Why People Need Crack Rehab
Highly addictive and considerably less expensive than cocaine, crack cocaine continues to play a part in the destruction of people’s lives every year. While different people respond to crack in different ways, the likelihood of becoming addicted is high. A 2008 National Survey on Drug Use and Health shows out of 1.9 million cocaine users, 359,000 used crack on a regular basis. Its little wonder crack rehab programs are in such high demand.
People who try to stop using crack typically have a difficult time fighting the urge to use again. Changes in the body’s chemistry no doubt work against any strength of will a person may have. Crack rehab programs provide the type of treatment and support needed to overcome a crack addiction.
Crack’s Effects on the Brain
Most of the problems caused by a crack addiction stem from the drug’s effects on a person’s brain chemistry. Crack directly alters the amount of dopamine secreted in the brain. Dopamine chemicals are central to the brain’s reward system, which regulates feelings of happiness and well-being. When exposed to crack, excess amounts of dopamine saturate the brain cells. Over time, the brain responds to this excess in one or all of three ways:
- Producing less dopamine on its own
- Shutting down dopamine production altogether
- Destroying excess dopamine amounts
These responses account for why it takes more and more crack cocaine to get “high” the longer a person uses. Part of the crack rehab process entails helping a person restore normal brain function by eliminating all traces of the drug from the body.
Someone who’s used crack for a long period of time will experience severe withdrawal symptoms when trying to quit. In effect, the body goes through a system “crash” as dopamine chemicals plummet to below normal levels. Symptoms of withdrawal include:
- Non-stop cravings for the drug
Even days after a person stops using, crack cocaine is still stored up in the body’s fat cells and can gradually leak into the bloodstream. When this happens, drug cravings and withdrawal symptoms return.

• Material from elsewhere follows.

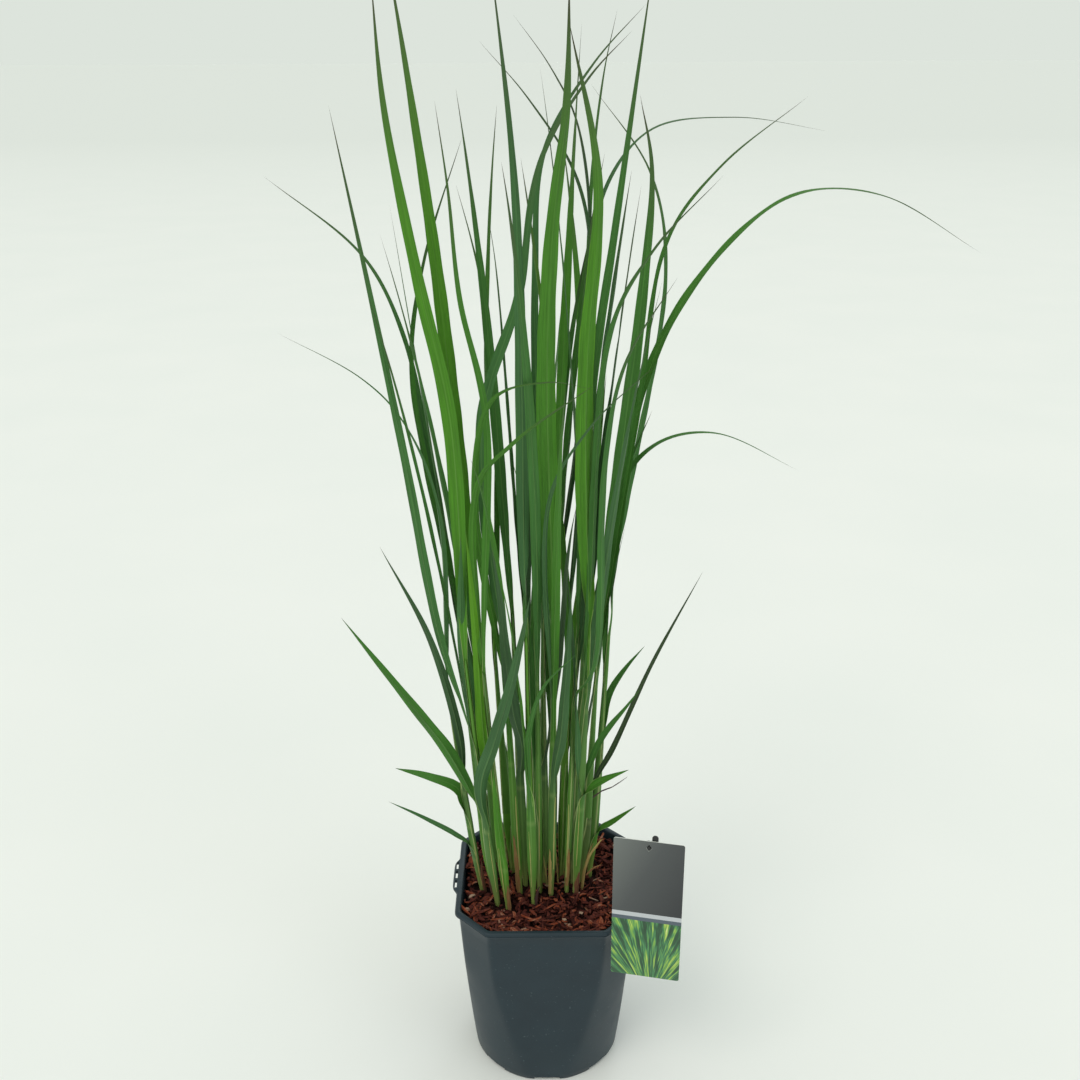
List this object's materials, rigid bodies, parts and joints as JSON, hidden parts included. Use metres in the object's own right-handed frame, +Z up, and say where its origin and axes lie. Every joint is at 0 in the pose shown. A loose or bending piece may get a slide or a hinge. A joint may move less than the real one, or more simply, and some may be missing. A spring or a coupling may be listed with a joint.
{
  "type": "potted switchgrass",
  "caption": "Upright clump of switchgrass with long arching blades in bark-covered soil, in an eight-sided nursery pot with a blank plant card on a stake.",
  "frame": {"origin": "centre of the flat disc under the pot's base, on the surface that the pot stands on", "axes": "+Z up along the plant's height; -Y is the front, where the plant card hangs at the right-hand corner; +X is to the right seen from the front"},
  "size_m": [0.6013, 0.3207, 0.999],
  "materials": {
    "pot_plastic": "moulded, satin",
    "potting_soil": "rough",
    "bark": "rough",
    "card_laminate": "laminated, satin",
    "stake_plastic": "moulded",
    "grass": "satin leaf"
  },
  "bodies": {
    "root": {"pot": "pot_plastic", "soil": "potting_soil", "bark_mulch": "bark", "label_card": "card_laminate", "label_stake": "stake_plastic", "tiller_01": "grass", "tiller_02": "grass", "tiller_03": "grass", "tiller_04": "grass", "tiller_05": "grass", "tiller_06": "grass", "tiller_07": "grass", "tiller_08": "grass", "tiller_09": "grass", "tiller_10": "grass", "tiller_11": "grass", "tiller_12": "grass", "tiller_13": "grass", "tiller_14": "grass", "tiller_15": "grass", "tiller_16": "grass", "tiller_17": "grass", "tiller_18": "grass", "tiller_19": "grass", "tiller_20": "grass", "tiller_21": "grass", "tiller_22": "grass"}
  },
  "joints": []
}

A crack rehab program can help ease withdrawal symptoms through medication treatment until the drug is completely out of a person’s system. Crack rehab programs also have a 24-hour support staff of doctors and nurses to ensure a person receives proper medical care.
Why Try Crack Rehab?
Crack rehab programs not only treat the physical aspects of the addiction, but the mental and emotional aspects as well. Participants may receive anti-depressants or anti-anxiety medications to help relieve the mood swings that accompany withdrawal. Crack rehab programs also engage participants in ongoing therapy sessions to address the problems that drove a person to use crack as an escape. Group therapy sessions are also a big part of the rehab process as members help each other through the recovery process.
Crack rehab programs offer services on an inpatient and/or outpatient basis depending on how severe a person’s addiction has become. In effect, these programs can benefit anyone struggling with a crack addiction regardless of however mild or severe the addiction.